[Start]
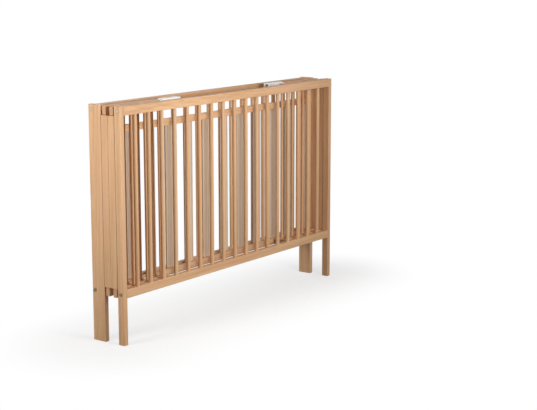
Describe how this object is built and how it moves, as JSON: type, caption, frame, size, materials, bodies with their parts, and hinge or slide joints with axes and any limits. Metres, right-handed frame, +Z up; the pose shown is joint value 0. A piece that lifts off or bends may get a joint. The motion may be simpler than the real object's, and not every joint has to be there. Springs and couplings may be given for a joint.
{
  "type": "folding crib",
  "caption": "Wooden barred crib with ends that fold inwards between its two long sides, a fold-up slatted base and flip-up lock caps.",
  "frame": {"origin": "on the floor, under the middle of the folded crib", "axes": "+X along the crib to its right end, the front side faces -Y, +Z up"},
  "size_m": [1.253, 0.1424, 0.814],
  "materials": {
    "beech": "clear matt lacquer on beech",
    "bar": "clear matt lacquer on beech",
    "slat": "plain beech plywood",
    "white_plastic": "smooth moulded plastic",
    "steel": "zinc plated",
    "washer": "brown pressed fibre",
    "screw_cap": "plain moulded plastic"
  },
  "bodies": {
    "back_side": {"back_barrel_nuts": "steel", "back_bars": "bar", "back_bottom_rail": "beech", "back_left_post": "beech", "back_left_stile": "beech", "back_lower_bolts": "steel", "back_pivot_pins": "steel", "back_pivot_washers": "washer", "back_right_post": "beech", "back_right_stile": "beech", "back_screw_caps": "screw_cap", "back_top_rail": "beech", "back_upper_bolts": "steel", "base_front_rail": "beech", "base_pivot_pins": "steel", "base_rear_rail": "beech", "base_slats": "slat"},
    "front_side": {"front_barrel_nuts": "steel", "front_bars": "bar", "front_bottom_rail": "beech", "front_left_post": "beech", "front_left_stile": "beech", "front_lower_bolts": "steel", "front_pivot_pins": "steel", "front_pivot_washers": "washer", "front_right_post": "beech", "front_right_stile": "beech", "front_screw_caps": "screw_cap", "front_top_rail": "beech", "front_upper_bolts": "steel"},
    "left_back_leaf": {"left_back_leaf_bars": "bar", "left_back_leaf_bottom_rail": "beech", "left_back_leaf_top_rail": "beech"},
    "left_front_leaf": {"left_front_leaf_bars": "bar", "left_front_leaf_bottom_rail": "beech", "left_front_leaf_top_rail": "beech", "left_base_rest_peg": "steel"},
    "left_link": {"left_upper_link": "steel", "left_lower_link": "steel", "left_link_pins": "steel"},
    "left_cap": {"left_lock_cap": "white_plastic", "left_lock_cap_pin": "steel"},
    "right_back_leaf": {"right_back_leaf_bars": "bar", "right_back_leaf_bottom_rail": "beech", "right_back_leaf_top_rail": "beech"},
    "right_front_leaf": {"right_front_leaf_bars": "bar", "right_front_leaf_bottom_rail": "beech", "right_front_leaf_top_rail": "beech", "right_base_rest_peg": "steel"},
    "right_link": {"right_upper_link": "steel", "right_lower_link": "steel", "right_link_pins": "steel"},
    "right_cap": {"right_lock_cap": "white_plastic", "right_lock_cap_pin": "steel"}
  },
  "joints": [
    {"name": "left_end_fold", "type": "hinge", "parent": "back_side", "child": "left_back_leaf", "pos_m": [-0.61335, 0.00225, 0.486], "axis": [0, 0, -1], "range_deg": [0, 90]},
    {"name": "left_link_back_turn", "type": "hinge", "parent": "left_back_leaf", "child": "left_link", "pos_m": [-0.35335, 0.00225, 0.486], "axis": [0, 0, -1], "range_deg": [-90, 0]},
    {"name": "left_link_front_turn", "type": "hinge", "parent": "left_link", "child": "left_front_leaf", "pos_m": [-0.35335, -0.03075, 0.486], "axis": [0, 0, -1], "range_deg": [-90, 0]},
    {"name": "left_front_post_turn", "type": "hinge", "parent": "left_front_leaf", "child": "front_side", "pos_m": [-0.61335, -0.03075, 0.486], "axis": [0, 0, -1], "range_deg": [0, 90]},
    {"name": "right_end_fold", "type": "hinge", "parent": "back_side", "child": "right_back_leaf", "pos_m": [0.61335, 0.00225, 0.486], "axis": [0, 0, 1], "range_deg": [0, 90]},
    {"name": "right_link_back_turn", "type": "hinge", "parent": "right_back_leaf", "child": "right_link", "pos_m": [0.35335, 0.00225, 0.486], "axis": [0, 0, 1], "range_deg": [-90, 0]},
    {"name": "right_link_front_turn", "type": "hinge", "parent": "right_link", "child": "right_front_leaf", "pos_m": [0.35335, -0.03075, 0.486], "axis": [0, 0, 1], "range_deg": [-90, 0]},
    {"name": "left_cap_lift", "type": "hinge", "parent": "left_front_leaf", "child": "left_cap", "pos_m": [-0.38135, -0.03075, 0.801], "axis": [0, -1, 0], "range_deg": [0, 90]},
    {"name": "right_cap_lift", "type": "hinge", "parent": "right_back_leaf", "child": "right_cap", "pos_m": [0.38135, 0.00225, 0.801], "axis": [0, 1, 0], "range_deg": [0, 90]}
  ],
  "couplings": [
    {"joint": "left_link_back_turn", "follows": "left_end_fold", "ratio": -1},
    {"joint": "left_link_front_turn", "follows": "left_end_fold", "ratio": -1},
    {"joint": "left_front_post_turn", "follows": "left_end_fold", "ratio": 1},
    {"joint": "right_end_fold", "follows": "left_end_fold", "ratio": 1},
    {"joint": "right_link_back_turn", "follows": "left_end_fold", "ratio": -1},
    {"joint": "right_link_front_turn", "follows": "left_end_fold", "ratio": -1},
    {"joint": "left_cap_lift", "follows": "left_end_fold", "ratio": 1},
    {"joint": "right_cap_lift", "follows": "left_end_fold", "ratio": 1}
  ]
}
[End]
Write out the whole listing again. Match it word for word.

Answer to the task:
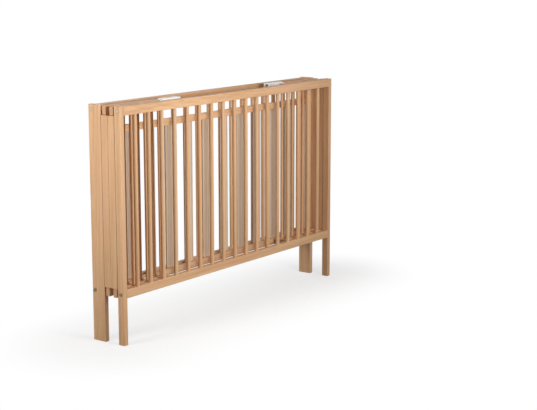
Describe how this object is built and how it moves, as JSON: type, caption, frame, size, materials, bodies with their parts, and hinge or slide joints with axes and any limits. Metres, right-handed frame, +Z up; the pose shown is joint value 0. A piece that lifts off or bends may get a joint. The motion may be simpler than the real object's, and not every joint has to be there. Springs and couplings may be given for a joint.
{
  "type": "folding crib",
  "caption": "Wooden barred crib with ends that fold inwards between its two long sides, a fold-up slatted base and flip-up lock caps.",
  "frame": {"origin": "on the floor, under the middle of the folded crib", "axes": "+X along the crib to its right end, the front side faces -Y, +Z up"},
  "size_m": [1.253, 0.1424, 0.814],
  "materials": {
    "beech": "clear matt lacquer on beech",
    "bar": "clear matt lacquer on beech",
    "slat": "plain beech plywood",
    "white_plastic": "smooth moulded plastic",
    "steel": "zinc plated",
    "washer": "brown pressed fibre",
    "screw_cap": "plain moulded plastic"
  },
  "bodies": {
    "back_side": {"back_barrel_nuts": "steel", "back_bars": "bar", "back_bottom_rail": "beech", "back_left_post": "beech", "back_left_stile": "beech", "back_lower_bolts": "steel", "back_pivot_pins": "steel", "back_pivot_washers": "washer", "back_right_post": "beech", "back_right_stile": "beech", "back_screw_caps": "screw_cap", "back_top_rail": "beech", "back_upper_bolts": "steel", "base_front_rail": "beech", "base_pivot_pins": "steel", "base_rear_rail": "beech", "base_slats": "slat"},
    "front_side": {"front_barrel_nuts": "steel", "front_bars": "bar", "front_bottom_rail": "beech", "front_left_post": "beech", "front_left_stile": "beech", "front_lower_bolts": "steel", "front_pivot_pins": "steel", "front_pivot_washers": "washer", "front_right_post": "beech", "front_right_stile": "beech", "front_screw_caps": "screw_cap", "front_top_rail": "beech", "front_upper_bolts": "steel"},
    "left_back_leaf": {"left_back_leaf_bars": "bar", "left_back_leaf_bottom_rail": "beech", "left_back_leaf_top_rail": "beech"},
    "left_front_leaf": {"left_front_leaf_bars": "bar", "left_front_leaf_bottom_rail": "beech", "left_front_leaf_top_rail": "beech", "left_base_rest_peg": "steel"},
    "left_link": {"left_upper_link": "steel", "left_lower_link": "steel", "left_link_pins": "steel"},
    "left_cap": {"left_lock_cap": "white_plastic", "left_lock_cap_pin": "steel"},
    "right_back_leaf": {"right_back_leaf_bars": "bar", "right_back_leaf_bottom_rail": "beech", "right_back_leaf_top_rail": "beech"},
    "right_front_leaf": {"right_front_leaf_bars": "bar", "right_front_leaf_bottom_rail": "beech", "right_front_leaf_top_rail": "beech", "right_base_rest_peg": "steel"},
    "right_link": {"right_upper_link": "steel", "right_lower_link": "steel", "right_link_pins": "steel"},
    "right_cap": {"right_lock_cap": "white_plastic", "right_lock_cap_pin": "steel"}
  },
  "joints": [
    {"name": "left_end_fold", "type": "hinge", "parent": "back_side", "child": "left_back_leaf", "pos_m": [-0.61335, 0.00225, 0.486], "axis": [0, 0, -1], "range_deg": [0, 90]},
    {"name": "left_link_back_turn", "type": "hinge", "parent": "left_back_leaf", "child": "left_link", "pos_m": [-0.35335, 0.00225, 0.486], "axis": [0, 0, -1], "range_deg": [-90, 0]},
    {"name": "left_link_front_turn", "type": "hinge", "parent": "left_link", "child": "left_front_leaf", "pos_m": [-0.35335, -0.03075, 0.486], "axis": [0, 0, -1], "range_deg": [-90, 0]},
    {"name": "left_front_post_turn", "type": "hinge", "parent": "left_front_leaf", "child": "front_side", "pos_m": [-0.61335, -0.03075, 0.486], "axis": [0, 0, -1], "range_deg": [0, 90]},
    {"name": "right_end_fold", "type": "hinge", "parent": "back_side", "child": "right_back_leaf", "pos_m": [0.61335, 0.00225, 0.486], "axis": [0, 0, 1], "range_deg": [0, 90]},
    {"name": "right_link_back_turn", "type": "hinge", "parent": "right_back_leaf", "child": "right_link", "pos_m": [0.35335, 0.00225, 0.486], "axis": [0, 0, 1], "range_deg": [-90, 0]},
    {"name": "right_link_front_turn", "type": "hinge", "parent": "right_link", "child": "right_front_leaf", "pos_m": [0.35335, -0.03075, 0.486], "axis": [0, 0, 1], "range_deg": [-90, 0]},
    {"name": "left_cap_lift", "type": "hinge", "parent": "left_front_leaf", "child": "left_cap", "pos_m": [-0.38135, -0.03075, 0.801], "axis": [0, -1, 0], "range_deg": [0, 90]},
    {"name": "right_cap_lift", "type": "hinge", "parent": "right_back_leaf", "child": "right_cap", "pos_m": [0.38135, 0.00225, 0.801], "axis": [0, 1, 0], "range_deg": [0, 90]}
  ],
  "couplings": [
    {"joint": "left_link_back_turn", "follows": "left_end_fold", "ratio": -1},
    {"joint": "left_link_front_turn", "follows": "left_end_fold", "ratio": -1},
    {"joint": "left_front_post_turn", "follows": "left_end_fold", "ratio": 1},
    {"joint": "right_end_fold", "follows": "left_end_fold", "ratio": 1},
    {"joint": "right_link_back_turn", "follows": "left_end_fold", "ratio": -1},
    {"joint": "right_link_front_turn", "follows": "left_end_fold", "ratio": -1},
    {"joint": "left_cap_lift", "follows": "left_end_fold", "ratio": 1},
    {"joint": "right_cap_lift", "follows": "left_end_fold", "ratio": 1}
  ]
}